Dalam SE tersebut, Wali Kota Surabaya, Eri Cahyadi menyebutkan poin-poin yang wajib diketahui oleh tenaga pendidik hingga orang tua. Diantaranya, ia menyoroti pembatasan penggunaan gawai dan internet di lingkungan sekolah.
“Murid dilarang menggunakan gawai (HP) di lingkungan sekolah, kecuali atas instruksi langsung dari guru untuk kegiatan pembelajaran. Penggunaan hanya diperbolehkan sebelum atau sesudah jam pelajaran atau dalam keadaan darurat dengan izin,” kata Wali Kota Eri, Kamis (25/12/2025.
Dalam SE yang diterbitkan pada 22 Desember 2025 itu, Wali Kota Eri juga melarang guru dan Tenaga Kependidikan menggunakan gawai selama kegiatan belajar mengajar berlangsung. Selain itu, sekolah juga wajib melarang akses, penyimpanan, dan penyebaran konten kekerasan, pornografi, perjudian, perundungan digital (cyberbullying), hoaks, serta aktivitas komersial yang tidak berkaitan dengan pembelajaran.
Dalam hal ini, Wali Kota Eri mengimbau, agar satuan pendidikan wajib menyediakan loker atau boks penyimpanan gawai di setiap kelas atau ruang guru, serta menyediakan hotline resmi untuk komunikasi mendesak dengan orang tua.
“Kebijakan ini juga menekankan pentingnya sanksi yang bersifat edukatif dan proporsional bagi pelanggar, serta peran aktif Komite Sekolah dan Satgas Tim Pencegahan dan Penanganan Kekerasan (TPPK) dalam sosialisasi dan evaluasi,” imbaunya.
Wali Kota Surabaya yang akrab disapa Cak Eri Cahyadi itu menjelaskan, kebijakan ini tidak hanya mengatur penggunaan gawai di lingkungan sekolah. Akan tetapi, juga untuk mengatur penggunaan gawai di lingkungan keluarga dan masyarakat. Oleh sebab itu, ia meminta kepada orang tua agar ikut serta dalam pengawasan di garda terdepan.
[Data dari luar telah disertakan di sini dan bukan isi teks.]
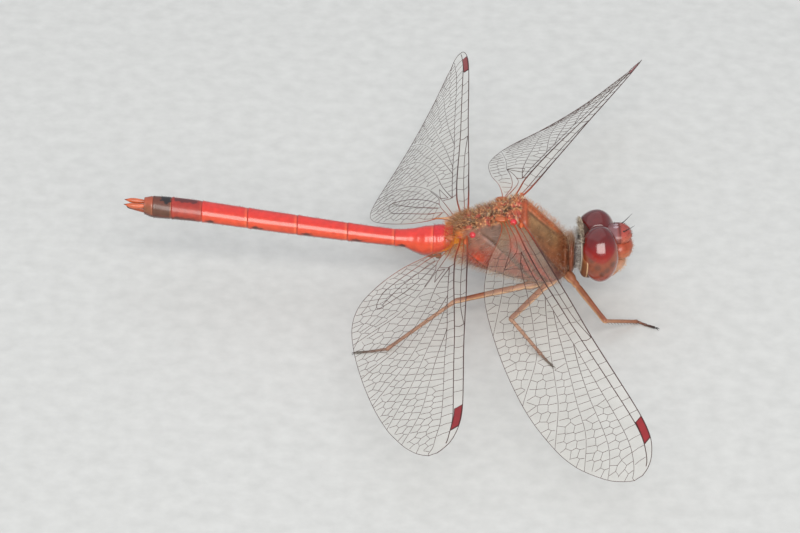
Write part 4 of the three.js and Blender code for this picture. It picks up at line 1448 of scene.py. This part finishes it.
def lies(rng, count, lean, spread):
    """Ways that hairs lean over, scattered round one."""
    return np.array(lean) + rng.normal(0, spread, (count, 3))


def either(rng, chance, first, second):
    """first, a colour as the eye sees it, with the given chance for each hair, and otherwise second."""
    return np.where((rng.uniform(0, 1, len(chance)) < chance)[:, None], light(first), light(second))


def ways_round(angle, ahead=0):
    """Ways out from the trunk at angles round it, slanted by ahead."""
    return unit(np.stack([np.full(len(angle), ahead), np.cos(angle), np.sin(angle)], -1))


def turn_places(angle, share):
    """Places on a bake's map for hairs at angles round the trunk and a share of the way along it."""
    return 0.02 + 0.9 * np.stack([angle / (2 * np.pi), share], -1)


def thorax_hair(rng):
    x = rng.uniform(-3.9, 3.5, THORAX_HAIRS)
    angle = rng.uniform(0, 2 * np.pi, THORAX_HAIRS)
    down = degrees_down(angle)
    top, between_wings = rise(down, 30, 12), rise(down, 48, 40) * rise(x, 0.5, 0.3)
    crowd = 0.3 + 0.6 * rise(x, -2.4, -3.2) + 0.12 * rise(down, 50, 80) + 0.35 * between_wings
    chosen = rng.uniform(0, 1, THORAX_HAIRS) < crowd + 0.5 * top * rise(x, 0.6, 1.0)
    x, angle, down, top, between_wings = (values[chosen] for values in (x, angle, down, top, between_wings))
    count = len(x)
    roots, normals = thorax_surface(x, angle)
    lie = lies(rng, count, (-0.5, 0, -0.25), 0.3)
    lengths = rng.uniform(0.25, 0.5, count) + 0.3 * rise(x, -2.6, -3.6) + 0.2 * rise(x, 0.9, 1.6) * top
    lengths *= 1 - 0.55 * bump_at(x, 0.1, 0.9) * rise(down, 45, 30)
    tone = coats((0.74, 0.46, 0.24), (0.9, 0.79, 0.62, rng.uniform(0, 1, count)))
    tone = either(rng, 0.22 * between_wings + 0.08, (0.22, 0.16, 0.13), tone)
    tone = either(rng, 0.28 * rise(down, 45, 60), (0.88, 0.84, 0.8), tone)
    colours = blend(thorax_paint(x, down, roots[:, 1]), tone, 0.6 - 0.15 * rise(x, 0.7, 1.2))
    places = turn_places(angle, (x + 3.95) / 7.6)
    return merged([hairs(roots, normals, lie, lengths, 0.0068, colours, places), top_bristles(rng)])


def top_bristles(rng):
    """Stiffer hairs between the wings, pale, orange and dark, that stand every way."""
    count = WING_BRISTLES
    x = rng.uniform(-3.7, 0.5, count)
    angle = np.pi / 2 + rng.uniform(-0.85, 0.85, count)
    roots, normals = thorax_surface(x, angle)
    lie = lies(rng, count, (-0.2, 0, 0), 0.6)
    tones = np.array([light(tone) for tone in ((0.9, 0.82, 0.66), (0.8, 0.46, 0.22), (0.16, 0.11, 0.09))])
    colours = tones[rng.choice(3, count, p=[0.4, 0.3, 0.3])]
    places = turn_places(angle, (x + 3.95) / 7.6)
    return hairs(roots, normals, lie, rng.uniform(0.25, 0.5, count), 0.01, colours, places)


def abdomen_hair(rng):
    """Longer hair on the first two rings, and sparse short bristles on the others."""
    parts = []
    for number in range(1, 11):
        crowd, long, radius, tone = RING_HAIR.get(number, USUAL_RING_HAIR)
        count = int(crowd * ring_length(number))
        share = rng.uniform(0.05, 0.97, count)
        angle = rng.uniform(0, 2 * np.pi, count)
        roots = ring_surface(number, share, angle)
        round_it = ring_surface(number, share, angle + NORMAL_STEP) - roots
        normals = unit(np.cross(round_it, roots - ring_surface(number, share + NORMAL_STEP, angle)))
        outward = ((roots - trunk_middle(ABDOMEN, roots[:, 0])) * normals).sum(-1, keepdims=True)
        normals *= np.sign(outward)
        lengths = rng.uniform(0.7, 1.2, count) * long
        lie = lies(rng, count, (-1.0, 0, 0), 0.25)
        colours = blend(ring_paint(number, share, degrees_down(angle), roots[:, 0]), tone, 0.6)
        places = turn_places(angle, (-roots[:, 0] - 4) / 20)
        parts.append(hairs(roots, normals, lie, lengths, radius, colours, places))
    return merged(parts)


def collar_hair(rng):
    """A fringe of long hair on the prothorax."""
    count = COLLAR_HAIRS
    angle = np.pi / 2 + rng.normal(0, 0.8, count)
    x = rng.normal(3.68, 0.16, count)
    roots = trunk_points(PROTHORAX, x, angle, scale=1.04)
    lie = lies(rng, count, (-0.25, 0, 0), 0.35)
    lengths = rng.uniform(0.3, 0.95, count)
    colours = coats((0.48, 0.25, 0.16), (0.86, 0.76, 0.64, rng.uniform(0, 1, count) ** 1.5))
    places = np.clip(np.stack([0.05 + 0.13 * angle, 0.05 + 0.4 * (x - 3.4)], -1), 0.01, 0.99)
    return hairs(roots, ways_round(angle), lie, lengths, 0.006, colours, places)


def face_hair(form, count, long, tone, rng):
    """Short hair on the front of one part of the face. The vertex has it on top as well."""
    ways = unit(rng.normal(0, 1, (count * 3, 3)))
    ways = ways[(ways[:, 0] > 0.2) | ((form is VERTEX) & (ways[:, 2] > 0))][:count]
    roots = form["at"] + ways * form["radii"]
    lie = lies(rng, len(ways), (0, 0, 0.1), 0.3)
    lengths = rng.uniform(0.6, 1.1, len(ways)) * long
    normals, places = unit(ways / form["radii"]), 0.5 + 0.45 * ways[:, 1:]
    return hairs(roots, normals, lie, lengths, HEAD_HAIR_RADIUS, tone, places)


def neck_hair(rng):
    """A tuft behind the vertex, between the eyes and the neck, and one in the hollow round the neck."""
    count = TUFT_HAIRS
    x = rng.uniform(4.21, 4.45, count)
    angle = np.pi / 2 + np.clip(rng.normal(0, 0.5, count), -0.8, 0.8)
    roots = capsule_surface(x, angle)
    lie = lies(rng, count, (-0.7, 0, 0.2), 0.3)
    colours = either(rng, np.full(count, 0.5), (0.4, 0.32, 0.26), (0.86, 0.81, 0.73))
    places = np.clip(np.stack([0.05 + 0.13 * angle, 0.3 + 0.5 * (x - 4.2)], -1), 0.01, 0.99)
    lengths = rng.uniform(0.2, 0.42, count)
    tuft = hairs(roots, ways_round(angle, -0.4), lie, lengths, HEAD_HAIR_RADIUS, colours, places)
    count = HOLLOW_HAIRS
    angle = np.pi / 2 + rng.uniform(0.6, 2.5, count) * rng.choice([-1, 1], count)
    roots = capsule_surface(np.full(count, 4.21), angle, rng.uniform(0.7, 0.99, count))
    normals = np.broadcast_to([-1.0, 0, 0], roots.shape)
    lie = lies(rng, count, ways_round(angle) * 0.4, 0.35)
    colours = coats((0.52, 0.46, 0.42), (0.92, 0.9, 0.87, rng.uniform(0, 1, count)))
    places = np.stack([0.5 + 0.15 * (angle - np.pi / 2), rng.uniform(0.02, 0.1, count)], -1)
    lengths = rng.uniform(0.2, 0.5, count)
    return [tuft, hairs(roots, normals, lie, lengths, HEAD_HAIR_RADIUS, colours, places)]


def head_hair(rng):
    return merged([face_hair(*row, rng) for row in FACE_HAIR] + neck_hair(rng))


def add_hair():
    material = painted_material("hair", rough=0.55, specular=0.3)
    rng = np.random.default_rng(SEED + 2)
    add_piece("thorax_hair", thorax_hair(rng), material, smooth=False)
    add_piece("abdomen_hair", abdomen_hair(rng), material, smooth=False)
    add_piece("collar_hair", collar_hair(rng), material, smooth=False)
    add_piece("head_hair", head_hair(rng), material, smooth=False, head=True)


# ---- the model ----
add_camera()
add_studio()
add_eyes()
add_face()
add_antennae()
add_head_capsule()
add_thorax()
add_abdomen()
add_legs()
add_wings()
add_hair()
“Orang tua agar mengatur batasan jam pemakaian gawai di rumah, paling lama 2 jam per hari di luar kebutuhan belajar. Kami juga menyarankan, agar penggunaan gawai dilakukan di area ruang terbuka saat di rumah, seperti ruang keluarga, dan bukan di kamar tidur,” jelas Cak Eri.
Cak Eri juga mengimbau kepada orang tua, agar mengaktifkan kontrol keamanan orang tua pada gawai yang digunakan. Fitur ini berguna untuk parental control atau pembatasan usia konten, filter pencarian aman, pengaturan waktu layar dan memastikan akun media sosial anak memiliki pengaturan privasi yang ketat.
Tidak kalah pentingnya, Cak Eri juga mengingatkan orang tua untuk meningkatkan literasi digital, berdiskusi dengan anak tentang risiko internet, memberi contoh penggunaan gawai yang bijak, serta mendorong kegiatan alternatif non-gawai seperti olahraga, seni, atau kegiatan komunitas.
Di samping itu, Cak Eri juga mengingatkan jajaran Perangkat Daerah (PD) di lingkungan Pemkot Surabaya untuk menyelenggarakan pelatihan dan bimbingan teknis (bimtek) terkait kebijakan tersebut.
Cak Eri juga meminta kepada jajarannya agar melaksanakan pemantauan dan evaluasi di lapangan, serta membuat laporan secara berkala.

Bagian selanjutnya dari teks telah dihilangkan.